I still have many things to do and people to see. This week is going to be filled with visiting friends and family. More than normal, which makes me laugh a bit, as this would normally never happen, I want to do it but I know it will also be very emotionally exhausting. Gone are the days when you would see friends everyday at school, when plans didn’t have to be made days in advance but rather happen in the moment.
I must finalize a few details such as getting extra passport photos, unlocking my cell phone and letting my credit cards and bank know of my travels. I need to make sure my bag is packed with all the essentials in hopes that I won’t forget anything, but of course what kind of trip is it without something being left behind or forgotten. In this list also belongs a number of things which I will not accomplish like writing a blog post for every city I visited in 2016, learning how to day/swing trade on the stock market, make a full income online, create 3 new zines, get a masters degree, live in a van and have a small child.
On a more practical and inspirational note my mother reminded me to re-watch the Bangkok episode of the show The Life-sized City on TVO. Each episode showcases a local city, examining the local social and urban structure. In addition to watching the Bangkok episode we re-wated Tokyo and Paris, the show captures your desire to learn, explore and compare cultures, which gets me excited, and reminds me of why I choose this way of life.

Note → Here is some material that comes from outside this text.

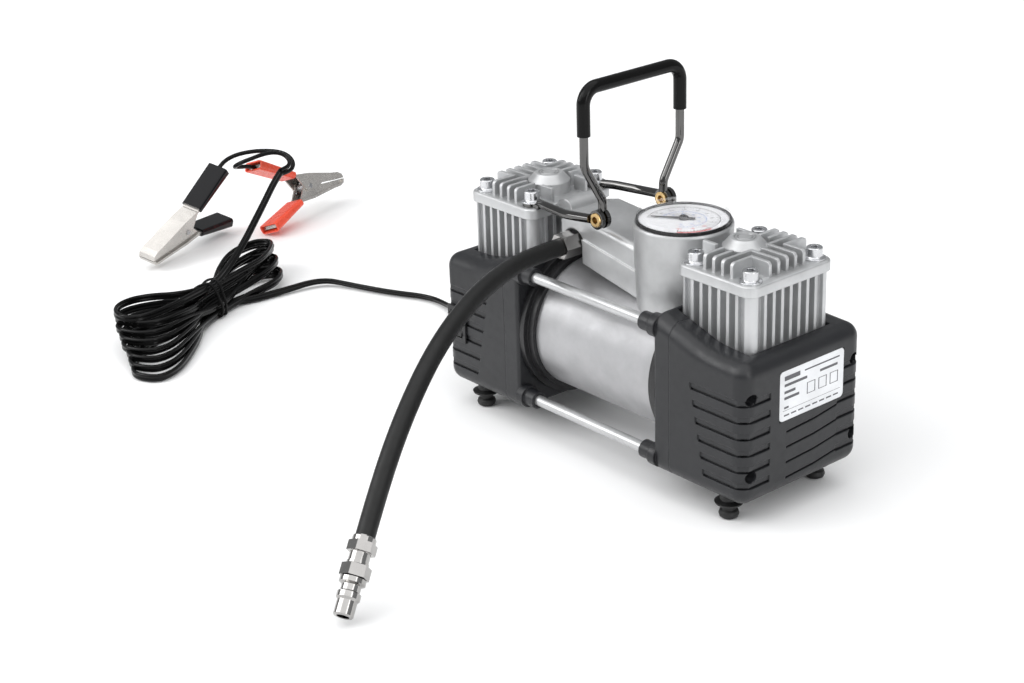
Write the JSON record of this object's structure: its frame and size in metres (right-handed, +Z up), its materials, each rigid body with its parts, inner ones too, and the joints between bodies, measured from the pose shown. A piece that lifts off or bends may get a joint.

I am nervous, scared and excited in anticipation for what I will learn. So many things to come, so much to be seen, learned and explored. I can’t wait to feel ignorant, lost and stupid because of how out of place I may feel. I hope I feel everything happy, sad, and frustrating. I hope this journey reminds me of what it is t be human, in all our fallacy and I hope I bring more back home than when I left, preferably not just the things in my backpack.